We also ordered ponche, which is a hot fruity punch kind of like spiced cider, with tiny apples, spears of sugar cane and cinnamon sticks, and hibiscus blossoms.











And we finished with a delicious cake of freshly ground oaxacan chocolate and cinnamon and a bit of passionfruit puree on the side, and then a very tasty flan.









Yum.

That evening we went down to the Zocalo briefly, hoping there would be a replay of the fireworks from the night before (which I missed because I was sick from those darn chiles rellenos from Flor de Oaxaca), but we were out of luck. Just lots of people walking around. We read the Christmas story and watched some fireworks from our balcony before we said goodnight to Z. Overall a pretty merry Christmas - I hope yours was good too!

Thursday, December 22, 2011

Mexico City

Mexico City. No matter how I try to describe it, I'll fail. It was a madhouse, the entire zocalo packed with thousands of people there for the - wait for it - ice-skating. Although it was in the mid-70's while we were there, they somehow had set up a big ice-skating rink in the middle of the zocalo and another area that pumped out snow as fast as it melted, where kids wore helmets and threw snowballs at each other. It was so much more crowded there than when we were there in 1995, even during the indepence day celebrations, that I had to look it up, and yup, it is a substantially more crowded city. The population has increased from 15.6 million to 21.2 million (compare this to NYC's 8 million). I'm so used to my isolated life that I sometimes find it frightening to be around so many people and to picture a future world where it's hard to find a city that isn't so densely populated. The subways are extremely efficient, but while in 1995 I found them cleaner and in better condition than the New York subways, the intervening years haven't treated them as kindly. So crowded and dirty and smelly - they're far worse than in NYC in 1990. There's no subtlety to the commercialism. A 50-foot Christmas tree was decorated entirely with flashing Pepsi logos. Giant logos and characters everywhere you look.







Obviously children dictate the terms of the family Christmas photos - the Alameda had not just carnival rides and hundreds of vendors selling everything from roasted bananas to plastic buckets, but about 50 gigantic Christmas photo stands, each flashier than the last, about 2 stories tall and 20 feet deep, with all the latest characters. The one that I tried to convince Z to take a family photo in was a rather tame Simpsons theme, with life-sized Simpsons characters, big clouds painted in the back, "Los Simpson" written over the top, and, of course, Santa dancing to Shakira. The Smurfs were rather popular, but I saw one girl holding out for it all: she turned down a stand that had the Smurfs, woodland creatures, Disney Princesses, Tinkerbell floating overhead, and blue glitter-coated reindeer, complete with the metallic din of digital carols from flashing Christmas lights.
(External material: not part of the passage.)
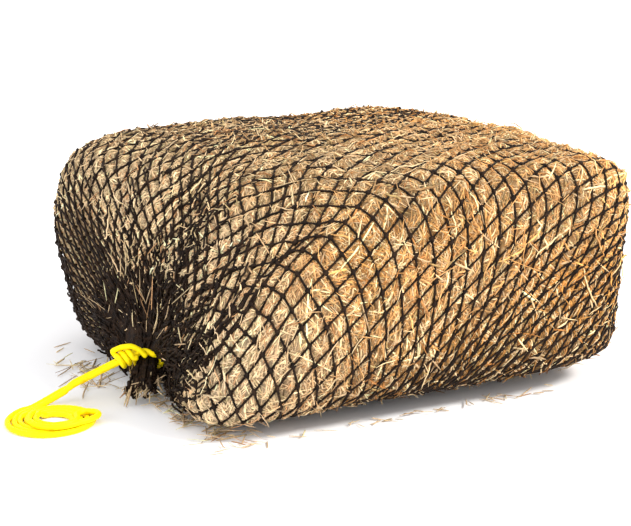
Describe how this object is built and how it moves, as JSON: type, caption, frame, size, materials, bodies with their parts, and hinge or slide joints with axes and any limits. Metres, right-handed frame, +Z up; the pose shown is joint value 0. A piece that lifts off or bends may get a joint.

We tried lots of new foods we've never tried before. In Coyoacan, we ate at Tostadas Coyoacan, a stand in the middle of the market with rave reviews doing raging business that dished up tostadas topped with things like ceviche, cochinita, salpicon, champinones, chicken mole, and camarones.

We also tried tacos de canasta, which we've heard is a favorite food of Chilangos (people from Mexico City). At a mere 4 pesos (about 25 cents) each, these tacos come filled with spiced mashed potatoes or refried beans or chopped beef or mole verde with shredded pork. They're traditionally wrapped in a cloth and stacked together in a big basket while they're hot, so the corn tortillas are kind of steamed by the time you eat them. The place we ate served them out of big stainless steel buckets.

Not knowing what to expect, but wanting fish and seeming to remember that bacalao was a type of fish, I ordered the bacalao at Cafe Tacuba, which was deliciously prepared with a flavorful sauce, peeled almonds and pinenuts, but the fish itself was shredded, tough and salty. It seems to be a traditional holiday food, showing up on lots of the special Christmas menus, along with Romeritos, which I never dared try after the bacalao. I saw one store selling cans of bacalao, imported from Norway, and an internet search revealed that it is dried salted cod. Not my favorite.

I got a bit sick from a spinach salad at a vegetarian restaurant (Vegetariano Madero) - I knew the raw spinach was risky, but figured it was the type of place to disinfect the veggies. I figured wrong. I was smart enough to recommend that Z choose the salad with cooked veggies. It was great to have veggies again after so much meat and tortillas, so I got a bit over-excited in my ordering, I guess.

A safer source of veggies was the juices at Jugos Canada, just across the street from our hotel. We watched them squeeze the oranges and juice the carrots before they poured it into a glass. My favorite was the "Canada Especial" with papaya, guava, orange and carrot juice. C preferred the orange and carrot blend, and Z liked her "Antigripal" (flu-fighter) with lime and honey added to her pineapple, papaya and orange juices.

As a follow up to the churros and chocolate we had in Madrid a couple of years ago, we had fantastic churros with hot chocolate at Churreria el Moro, where they had two enormous vats of boiling oil into which they cranked the batter, spinning the tubes of dough into big wheels, then cutting them up to serve sprinkled with sugar or cinnamon sugar. They have 4 different kinds of hot chocolate and we tried 3 of them. I have to say the place in Madrid was better, even though this one has also been serving churros and chocolate for over 100 years.







Our best meal, though, was probably at the fancy"El Cardenal", where we ate an appetizer with avocado, queso fresco, and a fresh tomatillo salsa. I had chicken with a sauce made from "natas" (some kind of thick cream) and chiles. C had small beef steaks beautifully served over tortillas and beans and topped with a sauce made from a type of cactus fruit we'd never tried before. Z ordered the quesadillas with flor de maguey - cactus blossoms. We finished with a decadent "flan de queso" - a richly cheesy flan, that was made with something similar to ricotta cheese.